INFORMATION PROVIDED.
——————

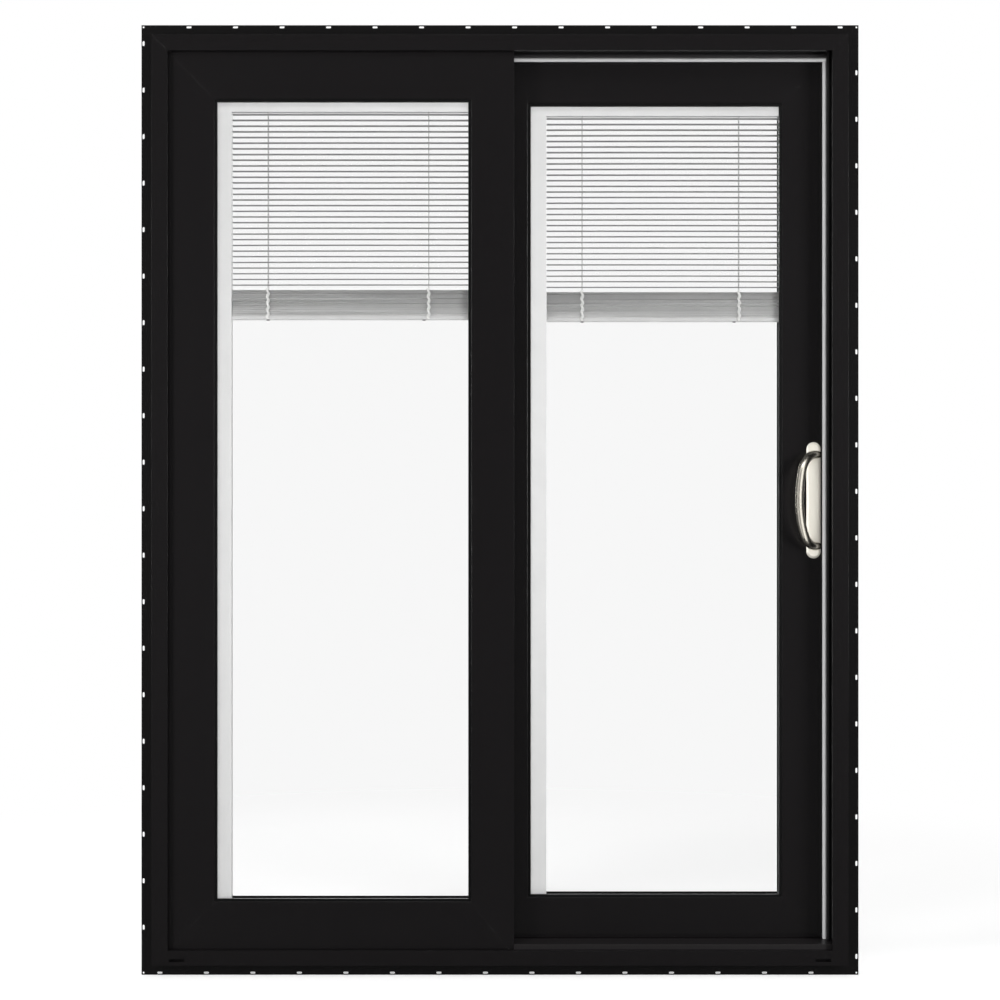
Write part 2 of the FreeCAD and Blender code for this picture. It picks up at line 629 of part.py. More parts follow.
def glazed_panel(prefix, names, face, outer, left, right, channel):
    """A panel of four mitred members with its double glass, beads and blind."""
    glass = (left, right, "glass_up", GLASS_TOP)
    pieces = {}
    for key, corners in mitred(outer, glass).items():
        pieces[key] = member(names[key], face, "panel_thick", corners, glass)

    def grown(by):
        return box(f"{left} - {by}", f"{right} + {by}", f"glass_up - {by}", f"{GLASS_TOP} + {by}")

    unit = f"{face} + {GLASS_DEPTH}"
    behind = f"{unit} + unit_glass_thick"
    cavity = f"{unit} + pane_thick"
    cavity_deep = "(unit_glass_thick - 2 * pane_thick)"
    block(f"{prefix}_outside_glass", "XZ", unit, "pane_thick", grown("glass_bite"))
    block(f"{prefix}_inside_glass", "XZ", f"{behind} - pane_thick", "pane_thick", grown("glass_bite"))
    block(f"{prefix}_glass_spacer", "XZ", cavity, cavity_deep,
          grown("glass_bite"), grown("(glass_bite - spacer_wide)"))
    block(f"{prefix}_glass_gasket", "XZ", f"{unit} - gasket_deep", "gasket_deep",
          grown("gasket_wide"), grown("0"))
    beads(f"{prefix}_glazing_beads", behind, left, right, grown)
    rail_high = blind(prefix, cavity, cavity_deep, left, right, channel)
    blind_knob(f"{prefix}_blind_slider", behind, f"({left} + {channel} / 2)", rail_high)
    return pieces


def member_names(left, right, prefix):
    return {"left": left, "right": right, "low": f"{prefix}_bottom_rail", "high": f"{prefix}_top_rail"}


glazed_panel(
    "fixed", member_names("fixed_outer_stile", "fixed_meeting_stile", "fixed"), "-fixed_face",
    (f"-{SIDE} - fixed_bite", FIXED_END, "sill_floor + seat", f"{TOP} + fixed_bite"),
    f"(-{SIDE} + fixed_stile_shows)", "fixed_glass_edge", "fixed_channel",
)
SLIDE_END = f"({SIDE} + slide_bite)"
SLIDE_START = "(slide_glass_edge - member_wide)"
SLIDE_TOP = f"({TOP} + slide_head_bite)"
sliding = glazed_panel(
    "sliding", member_names("sliding_meeting_stile", "sliding_lock_stile", "sliding"), SLIDE_FACE,
    (SLIDE_START, SLIDE_END, "slide_bottom", SLIDE_TOP),
    "slide_glass_edge", f"({SIDE} - lock_stile_shows)", "slide_channel",
)
# the step that lets the edges of the sliding panel run behind the divider of the frame
cut(sliding["right"], "XZ", f"{SLIDE_FACE} - 1", "rebate_deep + 1",
    box(f"{SLIDE_END} - rebate_wide", f"{SLIDE_END} + 1", "slide_bottom - 1", f"{SLIDE_TOP} + 1"))
for key in ("high", "left"):
    cut(sliding[key], "XZ", f"{SLIDE_FACE} - 1", "rebate_deep + 1",
        box(f"{SLIDE_START} - 1", f"{SLIDE_END} + 1", f"{SLIDE_TOP} - rebate_high", f"{SLIDE_TOP} + 1"))


# The handle set: a plate with round ends and a bowed pull on each side, a thumb latch inside.
FOOT_X = f"({HANDLE_X} + foot_in)"
UPRIGHT = FreeCAD.Vector(0, 1, 0)


def leaning(sketch, swing):
    """Turns a sketch about an upright line."""
    sketch.AttachmentOffset = FreeCAD.Placement(FreeCAD.Vector(0, 0, 0), FreeCAD.Rotation(UPRIGHT, 45))
    bind(sketch, ".AttachmentOffset.Rotation.Angle", swing)


def upright_slot(body, start, length, across, long, wide):
    """A plate or lever with round ends, upright at the height of the handle."""
    def outline(sketch):
        draw_slot(sketch, across, "handle_up", long, wide, True)

    return pad(body, "XZ", start, length, drawn=outline)


def plate(name, start, outside):
    """A handle plate whose rim slopes down towards the door."""
    body = new_body(name)
    upright_slot(body, start, "plate_thick", HANDLE_X, "plate_long", "plate_wide")
    doc.recompute()
    bounds = body.Shape.BoundBox
    bevel(body, bounds.YMin if outside else bounds.YMax, "plate_bevel", "plate_bevel_deep")
    node(name, body)


def pull(name, foot, way):
    """A round bar swept from foot to foot along a bow of four arcs that leans to the side."""
    swing = f"(180 deg {way} atan(pull_out / pull_side))"
    reach = "sqrt(pull_out * pull_out + pull_side * pull_side)"
    high = "(pull_span / 2)"
    body = new_body(name)

    spine = new_sketch(body, "XZ", foot)
    leaning(spine, swing)
    bind(spine, ".AttachmentOffset.Base.x", f"{FOOT_X} * 1 mm")
    bind(spine, ".AttachmentOffset.Base.y", "handle_up * 1 mm")
    # The bow is a bend, two long arcs that meet in the middle of the grip, and a bend. Each bend has its
    # middle level with its foot, each long arc has its middle level with the grip, so they join smoothly.
    for side, size in (("", "pull_bend_high"), ("-", "pull_bend_low")):
        rest = f"({reach} - {size} - pull_foot)"
        arm = f"({high} - {size})"
        wide = f"(({arm} * {arm} - {rest} * {rest}) / (2 * {rest}) + {rest} + {size})"
        lean = f"(({wide} - {reach} + pull_foot) / ({wide} - {size}))"
        rise = f"({arm} / ({wide} - {size}))"
        turn = math.asin(worth(rise))
        # the bar starts inside the plate, so that its foot can be trimmed flush
        foot_from = ("-pull_bar", f"{side}{high}")
        foot_to = ("pull_foot", f"{side}{high}")
        stub = spine.addGeometry(Part.LineSegment(at(*foot_from), at(*foot_to)), False)
        spans = [(turn, math.pi / 2), (0, turn)] if side == "" else [(-math.pi / 2, -turn), (-turn, 0)]
        bend = arc(spine, "pull_foot", f"{side}{arm}", size, *spans[0])
        bow = arc(spine, f"{reach} - {wide}", "0", wide, *spans[1])
        near, far = (1, 2) if side == "" else (2, 1)
        pin(spine, stub, 1, *foot_from)
        pin(spine, stub, 2, *foot_to)
        spine.addConstraint(Sketcher.Constraint("Coincident", stub, 2, bend, far))
        pin(spine, bend, near, f"pull_foot + {size} * {lean}", f"{side}({arm} + {size} * {rise})")
        spine.addConstraint(Sketcher.Constraint("Coincident", bend, near, bow, far))
        pin(spine, bow, near, reach, "0")

    section = new_sketch(body, "YZ", f"{FOOT_X} - pull_bar * cos({swing})")
    leaning(section, swing)
    bind(section, ".AttachmentOffset.Base.x", f"({foot} - pull_bar * sin({swing})) * 1 mm")
    bind(section, ".AttachmentOffset.Base.y", f"(handle_up + {high}) * 1 mm")
    draw_circle(section, "0", "0", "pull_bar / 2")
    doc.recompute()

    sweep = body.newObject("PartDesign::AdditivePipe", name + "_sweep")
    sweep.Profile = section
    sweep.Spine = (spine, [])
    body.Tip = sweep
    doc.recompute()
    # the feet end flush on the plate
    trim = "2 * pull_bar"
    start = foot if way == "+" else f"{foot} - {trim}"
    cut(body, "XZ", start, trim, centred(FOOT_X, "handle_up", "4 * pull_side", "2 * pull_span"))
    node(name, body)


plate("outside_handle_plate", f"{SLIDE_FACE} - plate_thick", True)
plate("inside_handle_plate", SLIDE_BACK, False)
pull("outside_pull", f"({SLIDE_FACE} - plate_thick)", "+")
pull("inside_pull", f"({SLIDE_BACK} + plate_thick)", "-")
latch = new_body("thumb_latch")
upright_slot(latch, f"{SLIDE_BACK} + plate_thick", "latch_out",
             f"{HANDLE_X} + latch_in", "latch_long", "latch_wide")
node("thumb_latch", latch)
block("lock_faceplate", "YZ", SLIDE_END, "faceplate_thick",
      centred(TRACK, "handle_up", "faceplate_wide", "faceplate_long"), HOOK_SLOT)

# Two wheels under the sliding panel, each in a steel case let into the bottom rail.
WHEEL_Z = "(rail_top + seat + roller_r)"
CASE_TOP = f"({WHEEL_Z} + roller_r + seat + housing_sheet)"


def roller(name, across):
    low_edge, high_edge = f"{across} - housing_long / 2", f"{across} + housing_long / 2"
    # the rail is open below for the case
    cut(sliding["low"], "XZ", f"{TRACK} - housing_wide / 2 - seat", "housing_wide + 2 * seat",
        box(f"{low_edge} - seat", f"{high_edge} + seat", "slide_bottom - 1", f"{CASE_TOP} + seat"))
    body = new_body(name)
    for reach, radius in (("roller_wide / 2", "roller_r"), ("housing_wide / 2", "axle_r")):
        def disc(sketch, radius=radius):
            draw_circle(sketch, across, WHEEL_Z, radius)

        pad(body, "XZ", f"{TRACK} - {reach}", f"2 * {reach}", drawn=disc)
    for side in (f"{TRACK} - housing_wide / 2", f"{TRACK} + housing_wide / 2 - housing_sheet"):
        pad(body, "XZ", side, "housing_sheet", box(low_edge, high_edge, "slide_bottom", CASE_TOP))
    pad(body, "XZ", f"{TRACK} - housing_wide / 2", "housing_wide",
        box(low_edge, high_edge, f"{CASE_TOP} - housing_sheet", CASE_TOP))
    node(name, body)


roller("left_roller_unit", f"({SLIDE_START} + roller_in)")
roller("right_roller_unit", f"({SLIDE_END} - roller_in)")
doc.recompute()

os.makedirs("parts", exist_ok=True)
for thing in doc.Objects:
    if "Invalid" in thing.State or "Error" in thing.State:
        raise RuntimeError(f"{thing.Label} did not build: {thing.State}")
for name, thing in NODES.items():
    shape = thing.Shape
    if shape.isNull() or not shape.isValid() or not shape.Solids:
        raise RuntimeError(f"{name} has no sound solid")
    box_of = shape.BoundBox
    print(f"{name:28s} solids {len(shape.Solids):3d}  "
          f"x {box_of.XMin:8.1f} {box_of.XMax:8.1f}  y {box_of.YMin:6.1f} {box_of.YMax:6.1f}  "
          f"z {box_of.ZMin:7.1f} {box_of.ZMax:7.1f}  {shape.Volume / 1000:9.1f} cm3")
    shape.exportStep(os.path.join("parts", name + ".step"))
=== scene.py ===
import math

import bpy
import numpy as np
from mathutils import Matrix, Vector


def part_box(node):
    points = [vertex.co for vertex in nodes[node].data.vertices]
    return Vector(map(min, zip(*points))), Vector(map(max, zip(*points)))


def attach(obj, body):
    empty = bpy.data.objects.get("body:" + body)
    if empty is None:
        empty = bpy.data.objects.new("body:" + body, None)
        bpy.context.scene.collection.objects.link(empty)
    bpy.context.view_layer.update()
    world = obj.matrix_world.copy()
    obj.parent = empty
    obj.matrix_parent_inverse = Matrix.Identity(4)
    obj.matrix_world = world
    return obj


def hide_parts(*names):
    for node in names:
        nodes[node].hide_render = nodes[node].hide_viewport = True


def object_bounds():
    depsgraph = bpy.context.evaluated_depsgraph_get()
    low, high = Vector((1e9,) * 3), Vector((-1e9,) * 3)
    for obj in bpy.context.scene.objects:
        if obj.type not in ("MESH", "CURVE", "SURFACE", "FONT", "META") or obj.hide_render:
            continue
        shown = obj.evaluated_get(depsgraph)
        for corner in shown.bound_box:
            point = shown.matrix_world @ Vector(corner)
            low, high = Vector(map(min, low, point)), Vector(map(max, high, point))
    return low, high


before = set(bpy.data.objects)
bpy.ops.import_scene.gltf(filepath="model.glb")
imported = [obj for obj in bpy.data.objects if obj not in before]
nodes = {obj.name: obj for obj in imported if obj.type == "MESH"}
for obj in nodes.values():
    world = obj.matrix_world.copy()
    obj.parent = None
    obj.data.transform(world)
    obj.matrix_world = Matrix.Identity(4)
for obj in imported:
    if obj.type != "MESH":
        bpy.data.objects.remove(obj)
first_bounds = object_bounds()

# %% [markdown]
# # A glass sliding patio door, step by step
#
# This lesson dresses a patio door that was built to size in a CAD program. The door is a black vinyl
# frame with two glazed panels. The left panel stands still. The right one slides behind it and has a
# bowed pull. Between the panes of each panel hangs a small slatted blind, pulled part of the way up.
#
# Every piece of the door is already in the file as a plain mesh. What is left for us is what a size
# drawing does not tell: what each piece is made of, how its surface was made, and the fine parts that
# are too small to draw, such as the thin slats that lie gathered in each blind.

low, high = first_bounds
print("the door measures", [round(h - l, 4) for l, h in zip(low, high)], "metres")

# %% [markdown]
# ## Colours
#
# Paint charts and photographs give a colour as six hex digits, and those digits are not linear: half
# the number is far less than half the light. Blender's shaders want plain linear light. So every colour
# in this file is written as a hex code and goes through one small function.

# %% One way to write a colour
def hex_colour(code):
    """A six-digit sRGB code as linear red, green, blue and alpha."""
    parts = [int(code[k:k + 2], 16) / 255 for k in (0, 2, 4)]
    linear = [p / 12.92 if p <= 0.04045 else ((p + 0.055) / 1.055) ** 2.4 for p in parts]
    return (*linear, 1.0)


WHITE = hex_colour("FFFFFF")
print("half the number in linear light:", round(hex_colour("808080")[0], 3))

# %% [markdown]
# ## A helper for materials
#
# A material is a small graph of nodes. Adding a node always takes the same steps: make it, set its
# options, fill in its sockets and link what feeds it. One function does that, so that each material
# below reads as a list of what it is made of.

# %% Adding a node in one line
def add(tree, kind, inputs=None, **options):
    """Adds a node, sets its options, and fills or links its inputs."""
    made = tree.nodes.new(kind)
    for name, value in options.items():
        setattr(made, name, value)
    for name, value in (inputs or {}).items():
        socket = made.inputs[name]
        if isinstance(value, bpy.types.NodeSocket):
            tree.links.new(value, socket)
        else:
            socket.default_value = value
    return made


def new_material(name):
    material = bpy.data.materials.new(name)
    material.use_nodes = True
    material.node_tree.nodes.clear()
    print("material:", name)
    return material, material.node_tree


# %% [markdown]
# ## Patterns at their real size
#
# Real surfaces are never quite even: gloss comes in soft patches, brushed metal has hairlines, a die
# leaves ripples. Noise draws all of these. Its scale is worked out from a size in millimetres, and it
# takes its place from the piece itself, so that a pattern goes along when the panel slides.

# %% Grain of a given size
MM = 0.001


def grain(tree, size_mm, detail, stretch=(1, 1, 1)):
    """Noise with blotches of about size_mm and detail finer layers. A stretch under 1 draws them out."""
    place = add(tree, "ShaderNodeTexCoord")
    scale = [k / (size_mm * MM) for k in stretch]
    mapped = add(tree, "ShaderNodeMapping", {"Vector": place.outputs["Object"], "Scale": scale})
    return add(tree, "ShaderNodeTexNoise", {
        "Vector": mapped.outputs["Vector"], "Scale": 1.0, "Detail": detail})


# %% [markdown]
# ## Black vinyl
#
# The frame and the panels are extruded from vinyl that is black right through or has a black skin. It
# comes out of the die smooth and a little waxy, with a faint ripple along its length that only shows in
# reflections. A flat black would look like a hole. So the colour stays almost black, the gloss varies a
# little from place to place, and a very shallow noise disturbs the reflections. The Bevel node rounds
# sharp corners in the shading only, as a real profile has corners of about half a millimetre.

# %% Vinyl
GLOSS_PATCH_MM = 60.0
RIPPLE_MM = 9.0
RIPPLE_DEPTH = 0.05 * MM
RIPPLE_STRENGTH = 0.35
VINYL_IOR = 1.53
CORNER_SAMPLES = 4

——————

Copy, from the material, each line that holds the string "before".

RESPONSE FOR THIS EXERCISE.
before = set(bpy.data.objects)
imported = [obj for obj in bpy.data.objects if obj not in before]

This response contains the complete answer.